Mendoza 4: Self-guided wine bike tour

The first thing everybody says in Argentina when you mention Mendoza is wine. Already 100 years ago there was a large production of wine here, but quality wine production started here only recently – perhaps 20-30 years ago. Today however Argentinean wine is a worthy competitor for Chilean and other “new world” wines. Mendoza is at the centre of it all, responsible for 2/3 of Argentinean wine production. The region is particularly suited to wine production, as it has a predictable dry climate without the surprises that can ruin a harvest, such as a sudden rain right before harvesting. In Mendoza, an arid semi-desert at the foot of the Andes, such an occurrence is out of the question.

Tour operators in Mendoza offer all variety of bodega tours (bodega = winery), but when I heard that a self-guided tour is possible using a bike, my mind was set. You arrive to Maipú area by bus and then rent a bike there. I got to Maipú only around 1 pm, so I expected that I would not be able to see all that much. But active biking got me to three bodegas and one olive farm, which yielded tasting 14 wines. The bike was not going all that straight by the end of the day!

Urquiza street – the main street in the wine region of Maipú. On a self-guided tour you bike a lot on this street. At times the tourist police joins you and follows you for a while, to avoid unpleasant surprises! I thought this was a fairytale, but two French girls I met at Di Tommaso winery confirmed that police had indeed followed them – which they found rather unsettling!


Bodega Florio
The first winery I visited was Florio.

A very nice girl made me a one person tour and a degustation, for all of the equivalent of 2 euros.

The wine production in Florio is automated. On the previous photos you can see behind the girl’s back the reservoire where the grapes are pit after harvest to produce red wine. The same reservoir:

The grapes are mixed and ground in the reservoir, and then the juice together with the solid grape mass is put into giant containers. This is a passage between two containers. The red wine one is on the left and the white wine one on the right. In the white wine container only the juice is put, without the mass, which gives the red colour to the wine (in addition to taste of course). The red wine stays in the container for 15 days. As the consistency of the grape mass and the juice is different, the mixture is mixed all the time using special tubes to recycle them (in the old days it was done by hand). You can see these tubes lying on the ground on the right here. This is done only for red wine.

Florio specialises in producing sparkling and desert wines. Thus the next step is to add sugar. Then the wine gets into this area where the wine is bottled.

Full bottles, still without the etiquettes. The etiquettes are still attached by hand.
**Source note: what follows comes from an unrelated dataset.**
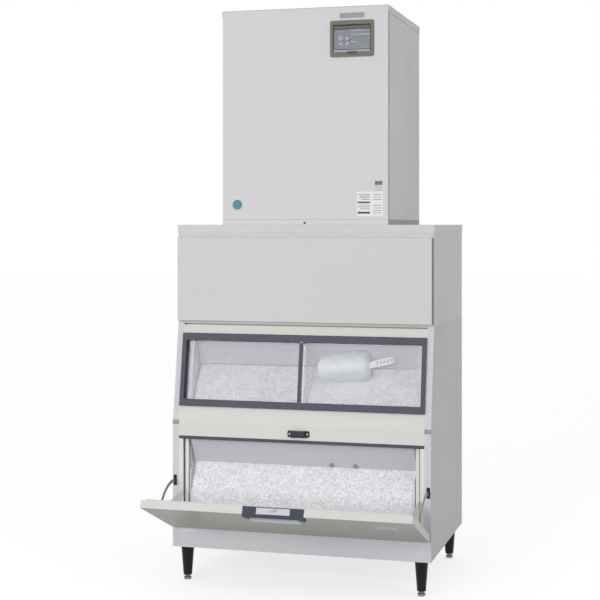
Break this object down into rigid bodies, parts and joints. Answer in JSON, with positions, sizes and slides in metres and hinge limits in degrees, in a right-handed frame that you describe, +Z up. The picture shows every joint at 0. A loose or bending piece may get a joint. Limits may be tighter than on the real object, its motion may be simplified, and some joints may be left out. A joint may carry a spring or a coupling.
{
  "type": "ice machine",
  "caption": "Flake ice machine: a tall ice maker head on an insulated bin with a sloping front, sliding windows, a tilt-down door held open on curved stays, and tapered legs.",
  "frame": {"origin": "on the floor, under the middle of the whole footprint", "axes": "+X to the machine's right seen from its front, +Y to its back, +Z up"},
  "size_m": [0.98, 1.0396, 2.13],
  "materials": {
    "sheet_white": "satin",
    "sheet_side": "satin",
    "sheet_cream": "satin",
    "steel": "satin",
    "chromed": "polished",
    "dark_plastic": "matt",
    "black_plastic": "matt",
    "black_paint": "semi-gloss",
    "grey_plastic": "satin",
    "white_plastic": "satin",
    "olive_plastic": "satin",
    "frame_plastic": "satin",
    "seal_white": "matt",
    "foam": "matt",
    "clear": "clear",
    "smoked": "clear",
    "ice": "granular",
    "scoop_plastic": "satin",
    "stay_steel": "satin",
    "cast": "painted",
    "alloy": "satin",
    "copper": "bright",
    "key_plastic": "gloss"
  },
  "bodies": {
    "cabinet": {"head_base": "sheet_side", "head_front_panel": "sheet_white", "head_side_panels": "sheet_side", "head_back_panel": "sheet_side", "head_top_cover": "sheet_side", "control_bezel": "olive_plastic", "control_box": "steel", "compressor": "cast", "condenser": "alloy", "fan_motor": "cast", "gear_motor": "cast", "evaporator": "black_plastic", "ice_spout": "white_plastic", "water_reservoir": "white_plastic", "refrigerant_lines": "copper", "water_inlet": "copper", "drain_pipes": "grey_plastic", "bin_top_plate": "sheet_side", "upper_side_panels": "sheet_side", "upper_front_frame": "sheet_white", "upper_front_panel": "sheet_white", "bin_side_panels": "sheet_side", "bin_back_panels": "sheet_side", "bin_floor": "steel", "apron_panel": "sheet_white", "window_header": "sheet_cream", "middle_panel": "sheet_cream", "top_gasket": "dark_plastic", "opening_frame": "frame_plastic", "bin_liner": "white_plastic", "foam_jacket": "foam", "upper_baffle": "sheet_cream", "lower_baffle": "sheet_cream", "ice_heap": "ice", "scoop": "scoop_plastic", "window_frame": "dark_plastic", "stay_bushes": "black_plastic", "door_hinge": "steel", "door_striker": "dark_plastic", "bin_legs": "black_paint"},
    "door": {"door_outer_skin": "sheet_cream", "door_liner": "white_plastic", "door_gasket": "seal_white", "door_stays": "stay_steel", "handle_housing": "dark_plastic", "latch_plate": "grey_plastic"},
    "paddle": {"handle_paddle": "grey_plastic"},
    "bolt": {"latch_bolt": "chromed"},
    "left_window": {"left_pane": "clear"},
    "right_window": {"right_pane": "clear", "pane_strip": "dark_plastic"},
    "flap": {"control_cover": "smoked"},
    "run_key": {"run_button": "key_plastic"},
    "stop_key": {"stop_button": "key_plastic"},
    "fan": {"fan_blade": "alloy"},
    "screw": {"auger": "steel"},
    "leveller_front_left": {"foot_front_left": "chromed"},
    "leveller_front_right": {"foot_front_right": "chromed"},
    "leveller_rear_left": {"foot_rear_left": "chromed"},
    "leveller_rear_right": {"foot_rear_right": "chromed"}
  },
  "joints": [
    {"name": "door_hinge", "type": "hinge", "parent": "cabinet", "child": "door", "pos_m": [0, -0.20519, 0.222], "axis": [-1, 0, 0], "range_deg": [0, 67.3]},
    {"name": "handle_pull", "type": "hinge", "parent": "door", "child": "paddle", "pos_m": [0, -0.50604, 0.32942], "axis": [-1, 0, 0], "range_deg": [0, 20], "stiffness_Nm_per_rad": 0.8},
    {"name": "latch_slide", "type": "slide", "parent": "door", "child": "bolt", "axis": [0, 0.9225, -0.3859], "range_m": [0, 0.0061]},
    {"name": "left_window_slide", "type": "slide", "parent": "cabinet", "child": "left_window", "axis": [1, 0, 0], "range_m": [0, 0.4455]},
    {"name": "right_window_slide", "type": "slide", "parent": "cabinet", "child": "right_window", "axis": [-1, 0, 0], "range_m": [0, 0.438]},
    {"name": "flap_hinge", "type": "hinge", "parent": "cabinet", "child": "flap", "pos_m": [0.182, -0.11119, 2.0595], "axis": [-1, 0, 0], "range_deg": [0, 100]},
    {"name": "run_push", "type": "slide", "parent": "cabinet", "child": "run_key", "axis": [0, 1, 0], "range_m": [0, 0.0015], "stiffness_N_per_m": 600},
    {"name": "stop_push", "type": "slide", "parent": "cabinet", "child": "stop_key", "axis": [0, 1, 0], "range_m": [0, 0.0015], "stiffness_N_per_m": 600},
    {"name": "fan_spin", "type": "hinge", "parent": "cabinet", "child": "fan", "pos_m": [-0.09, 0.39481, 1.63], "axis": [0, 1, 0], "continuous": true},
    {"name": "auger_spin", "type": "hinge", "parent": "cabinet", "child": "screw", "pos_m": [0.15, 0.08481, 1.52], "axis": [0, 0, 1], "continuous": true},
    {"name": "foot_screw_front_left", "type": "slide", "parent": "cabinet", "child": "leveller_front_left", "axis": [0, 0, -1], "range_m": [0, 0.02]},
    {"name": "foot_screw_front_right", "type": "slide", "parent": "cabinet", "child": "leveller_front_right", "axis": [0, 0, -1], "range_m": [0, 0.02]},
    {"name": "foot_screw_rear_left", "type": "slide", "parent": "cabinet", "child": "leveller_rear_left", "axis": [0, 0, -1], "range_m": [0, 0.02]},
    {"name": "foot_screw_rear_right", "type": "slide", "parent": "cabinet", "child": "leveller_rear_right", "axis": [0, 0, -1], "range_m": [0, 0.02]}
  ],
  "couplings": [
    {"joint": "latch_slide", "follows": "handle_pull", "m_per_rad": 0.0172}
  ]
}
And the most pleasant part – the degustation. I tried four different wines there. Generally of course one should try the sweet wines after all the other types, but it so happened that Florio was first on my route – and so I tried their wines first.
1) Gamba di Pernice – which means “leg of partridge” in Italian – because the correct consistence of this wine would be exactly that colour. Wonderful rosé.
2) Sparkling red wine Neviolo – a rare case of a red wine that is sparkling
3) Aperitif Moscato, strengthened white wine with a caramel taste, basically like the muscat that we know in Europe
4) Sweet red wine Marsala, Florio’s most famous product. It is very popular in Argentina. For example in all the street gelaterias you can order a marsala taste ice cream. It is a dessert wine. In Buenos Aires however marsala is often drunk to accompany pizza. There is even a special type of pizzerias that specialise in this combination.

Bodega Carinae
My next destination was the winery Carinae. It is a small winery which was long abandoned. Not long ago a French couple bought it and restored the wine production. Their product line:

Wine containers (only red wine is produced here):

The guide also took me downstairs where the wine barrels are preserved. The barrels are a key element in the production of wine. They must be made from oak as the oak has pores that permit the wine to breathe and to oxidise. There are two main barrel producers. French barrels cost around 1000 euros and are considered to give the wine a structure. The US barrels cost 700 dollars and give a more intense wine. In Carinae they only use French barrels, but American barrels are also widely used by wine producers in the region. Now also China produces barrels, but these are not yet used for quality wine production.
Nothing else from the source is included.